Doctors (and teachers, and scientists, and businessmen, and anyone with a bit of money...) are fleeing Iraq, leaving the country's medical system in disarray, at a time when it is needed most. Then again, considering the targeting of medical establishments by both U.S. and insurgents, the heavyhanded, threatening, and sometimes violent intimidation of doctors by U.S. and Iraqi soldiers *AND* by the insurgents, I don't blame them. I just don't know who is going to replace them.

Meanwhile, a new study by Iraq Body Count that used authoritative media accounts to determine the nature of Iraqi civilian casualties reached the following conclusions:

- Women and children have accounted for almost 20% of civilian deaths in Iraq.

- US-led forces killed 37% of the civilian victims.

- The insurgency and foriegn terrorists have killed 9% of civilian victims.

- Increased lawlessness and criminal violence accounted for 36% of all deaths.

- 70% of civilian casualties have occurred post-invasion, with the number of civilians killed in the second year of the occupation nearly twice the amount killed in the first year.

This also tends to support my ballpark estimate of about 175,000 dead Iraqi civilians to date, based on the Lancet study, and a presumption that there was a corollary between increased fatalities for coalition soldiers over the last year and increased fatalities for Iraqi civilians over the last year.
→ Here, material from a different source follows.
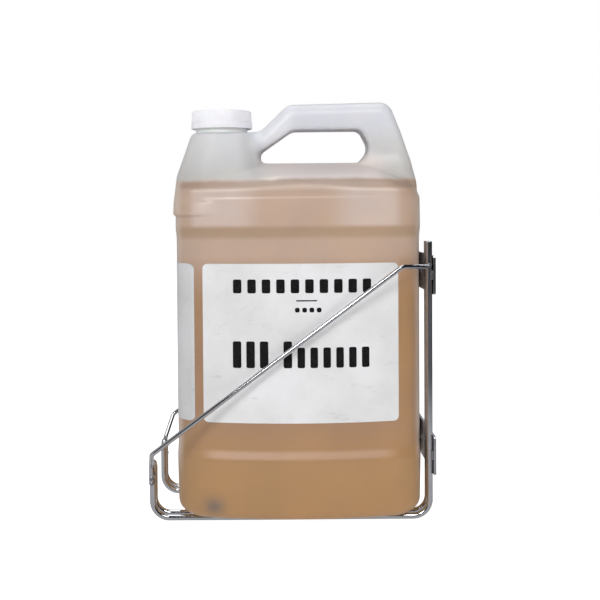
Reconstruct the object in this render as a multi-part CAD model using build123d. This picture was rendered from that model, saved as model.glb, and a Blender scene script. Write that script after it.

There clearly is a causal relationship.

Professor John Sloboda, one of the report's authors, says that "34 ordinary Iraqis have met violent deaths every day since the invasion," but that isn't a factually correct statement.

What he should have said is that approximately 34 ordinary Iraqis THAT WE KNOW OF meet violent deaths everyday, with many additional violent deaths that routinely go unreported. In addition, there is an even larger, undisclosed death toll for ordinary Iraqis who die everyday due to increased rates of disease, bad water, bad sanitation, increased risk of fatal accidents (such as is caused by things like unexploded ordinance), inadequate medical treatment, increased levels of infant mortality, spotty electricity and phone service, and many other potentially avoidable health concerns which should not be fatal under normal circumstances, but are under occupation. As a result of the invasion and its aftermath, statistical rates of death for Iraqis have increased sharply across the board, simply because the infrastructure for providing adequate medical attention to the Iraqi people does not exist anymore.

The doctors are leaving, the ambulances -- when you can reach one by phone -- are waiting in line at the security checkpoint, but the patient is dead-on-arrival.